Some conservatives lambast National Review for being too closely aligned with Republican establishment

When National Review last week offered its warm embrace of the GOP’s “Pledge to America,” it wasn’t the first time some conservatives had felt the magazine was backing the Republican Party over conservative principles.

Numerous critics point to a series of editorial decisions in past years, perhaps most prominently the magazine’s backing of government bailouts for Wall Street in October 2008.

“National Review has apparently become an organ of the Republican establishment,” said one well-known conservative author who did not want to lend his name to the criticism.

Even a brother of the 55-year old magazine’s late founder, William F. Buckley, Jr., is criticizing the magazine. Reid Buckley is gearing up to publish a book in coming months that will level blistering criticisms of the conservative movement as a whole and National Review specifically, along with the Weekly Standard and the American Spectator.

Read more about Reid Buckley’s forthcoming book

Many others, though, defend National Review and say it is still a conservative flagship that maintains a healthy independence from the GOP establishment.

Ed Gillespie, who chaired the Republican National Committee and worked in the White House as well during the Bush administration, said NR did not walk in lockstep with the Republican-controlled White House.

“I’d always rather have NR with me than against me, but there were many frustrating times as party chairman or in the White House when the policies or politics I was advocating they were opposing, and no amount of persuasion, pressure or pleading could change that,” Gillespie told The Daily Caller.

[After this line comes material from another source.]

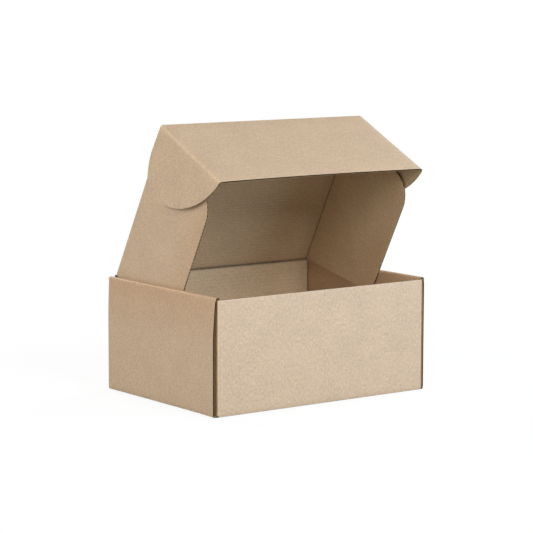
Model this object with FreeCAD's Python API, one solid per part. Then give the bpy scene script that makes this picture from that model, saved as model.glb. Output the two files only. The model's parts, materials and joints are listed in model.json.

“I didn’t argue with them over party support. I only argued with them over principle, knowing party support would be a dead end.”

David Keene, president of the American Conservative Union, said NR is “more friendly…to Republicans than some conservatives believe they should be, but that doesn’t make them GOP lap dogs.”

Yet some past contributors to the magazine suggested National Review had lost some of its intellectual heft and originality.

“My dad first bought a subscription to National Review for me when I was 16,” said Jed Babbin, former editor of Human Events. “It used to be the place in which conservative thought was not just expressed, but propelled. I don’t think that’s been the case since William F. Buckley, Jr. went into retirement.”

“It’s certainly more of an organizational magazine now. It’s lost a lot of its flair,” said former contributor Joe Rehyansky. “NR ain’t what it used to be.”

Brian Darling, director of Senate relations at the Heritage Foundation, said the energy of the Tea Party movement has rendered a more inside-the-beltway publication like National Review less relevant, though he made clear he was speaking only for himself and not for Heritage.

“National Review isn’t a place that I would go regularly to go to see what the heartbeat is of the Tea Party movement and to find out what is going on with rank and file Republicans,” Darling said.

A Heritage spokesman said the think tank is firmly behind NR.